Zum Thema „Asperger-Justiz“ stelle ich derzeit eine Pinnwand zusammen. https://www.pinterest.de/gertrud4617/asperger-justiz-what-is-wrong-with-the-judicial-sy/.
Eva Martin schreibt
Ich hatte vergessen die Quelle zu Richard Posner einzufügen: https://www.youtube.com/watch?v=Iq7pfFoV6OY Ein Transkript des von Posner Gesagten findet sich übrigens direkt unter dem Video.
Martin Cichy schreibt
Seit einigen Jahren haben in der Kriminologie die Abolitionisten wieder verstärkt das Sagen, was nicht zuletzt in den Ausführungen des Autors durchblickt. Die Konsequenz ist dann nicht selten jene „Strafe-ist-keine-Lösung“-Attitüde. Der Vergleich mit ach den bösen USA folgt dann stets an zweiter zweiter Stelle (so auch hier). Nach dem Motto: Die USA haben die höchsten Strafen (was stimmt), und dennoch eine enorm hohe Kriminalität (was ebenso stimmt).

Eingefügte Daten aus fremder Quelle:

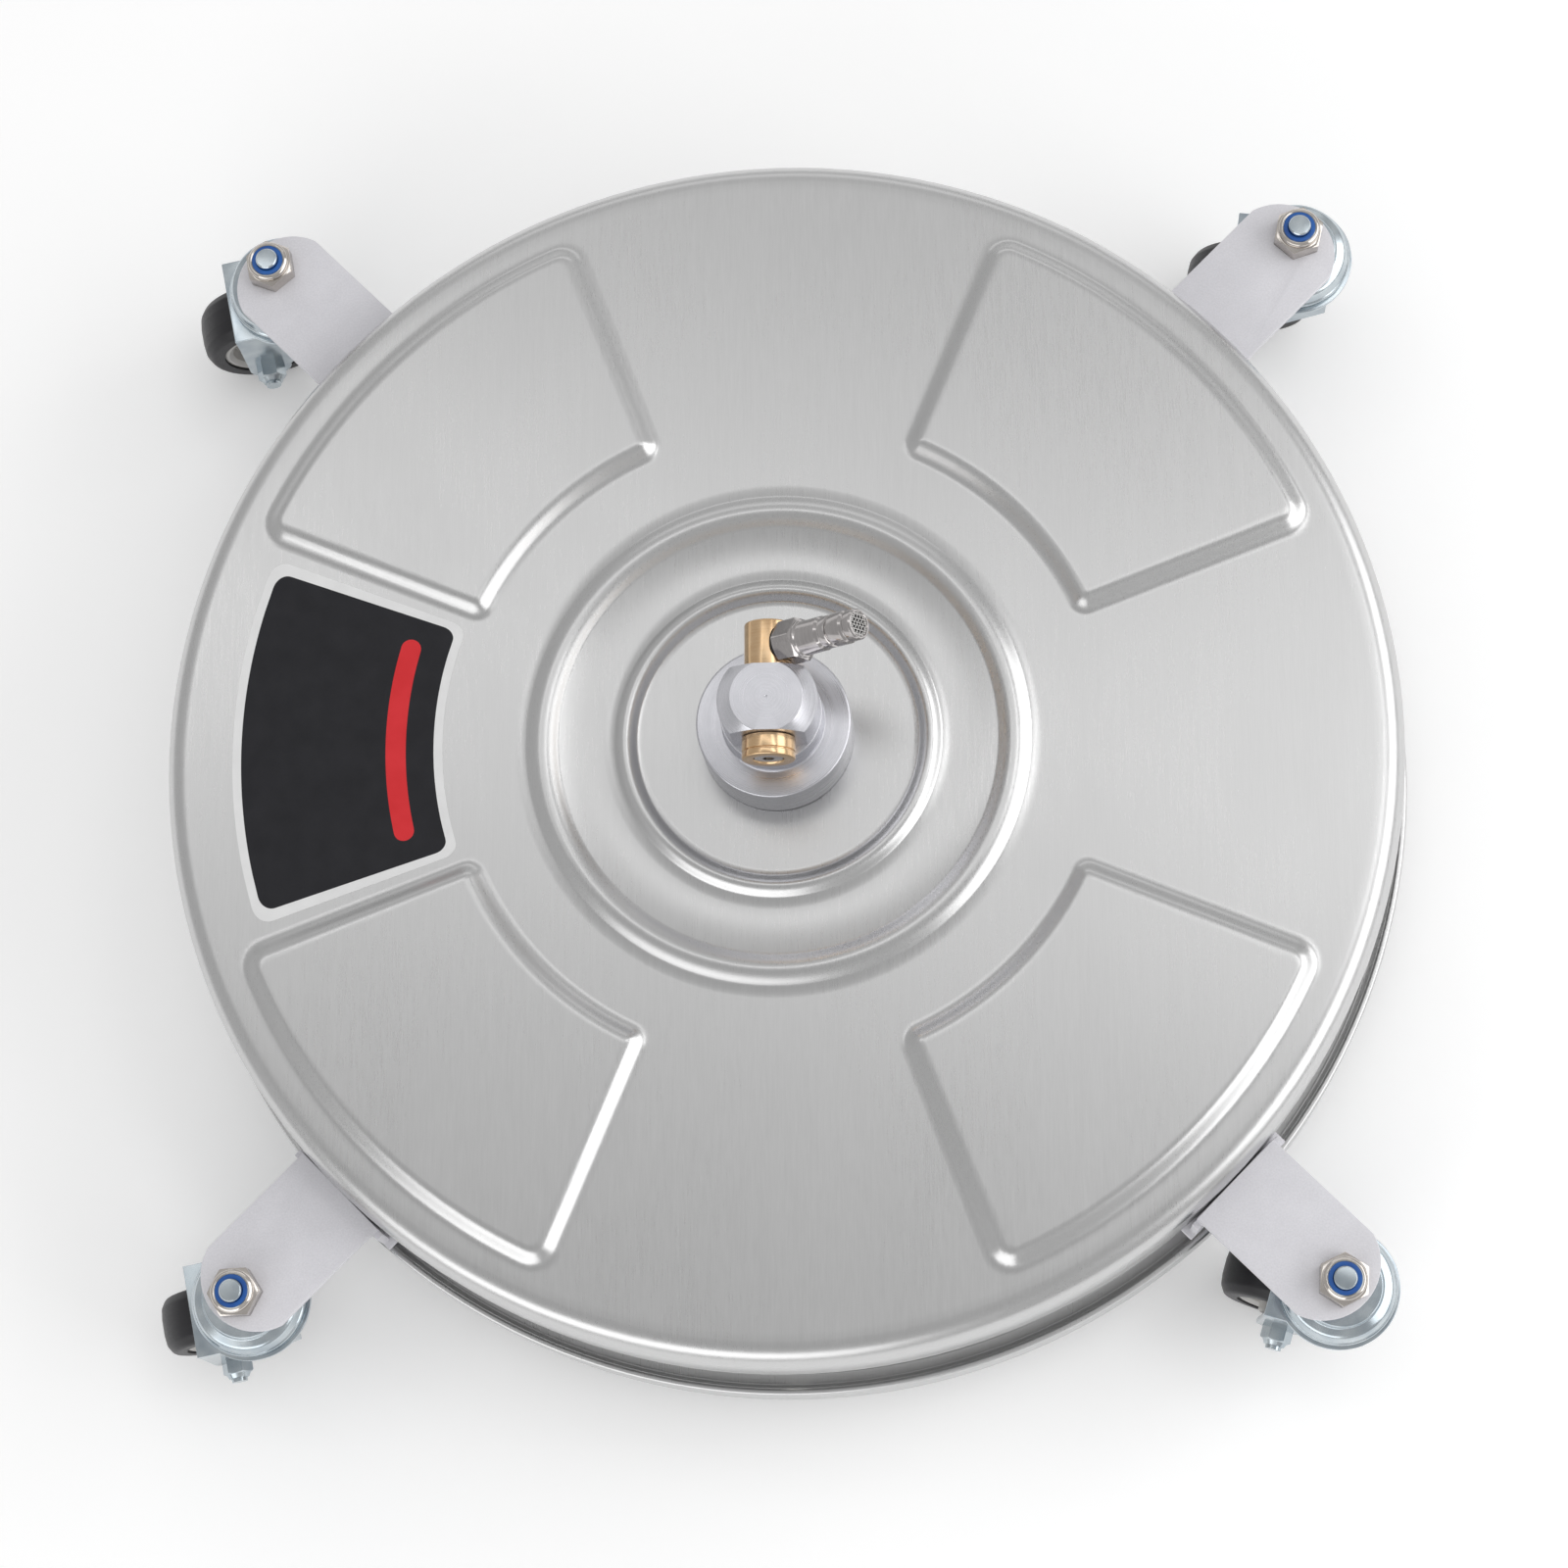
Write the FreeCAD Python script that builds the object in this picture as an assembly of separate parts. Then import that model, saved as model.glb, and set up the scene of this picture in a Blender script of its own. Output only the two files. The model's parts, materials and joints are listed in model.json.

Nur sind das sehr vordergründige Feststellungen, die Studien hierzu weisen entscheidende methodische Mängel auf (Scheinkorrelationen, Gleichsetzung von Korrelation und Kausalität, fehlende Betrachtung von Hintergrundvariablen, Adäquationsproblem bei der Festlegung des Untersuchungsobjektes).
Letztlich lässt sich die Sinnhaftigkeit von Freiheitsstrafe nur sehr schwer wissenschaftlich untersuchen; monokausale Aussagen wie „Gefängnisse bringen nichts“ sind ebenso verfehlt, wie die Annahme, die Strafen müssten nur hart genug sein, um die Kriminalität theoretisch auf Null abzusenken. Der gesamte Themenkomplex ist mehrfaktoriell, mit vielen, sich gegenseitig beeinflussenden Effekten – das hier im Detail auszuführen, würde den Rahmen eines „Kommentars“ sprengen.
Zusammenfassend kann man feststellen, dass wir in Deutschland kriminalpolitisch recht gut fahren, auch hierzulande können im Einzelfall hohe Strafen bzw. langjährige Aufenthalte in staatlichen Institutionen erfolgen. Das schließt nicht aus, dass man bei einzelnen Delikten punktuell verschärft, oder auch punktuell abmildert. Zu grundlegenden Reformen unseres Strafrechts, wie auch des Strafvollzugs, gibt es jedoch keine Veranlassung.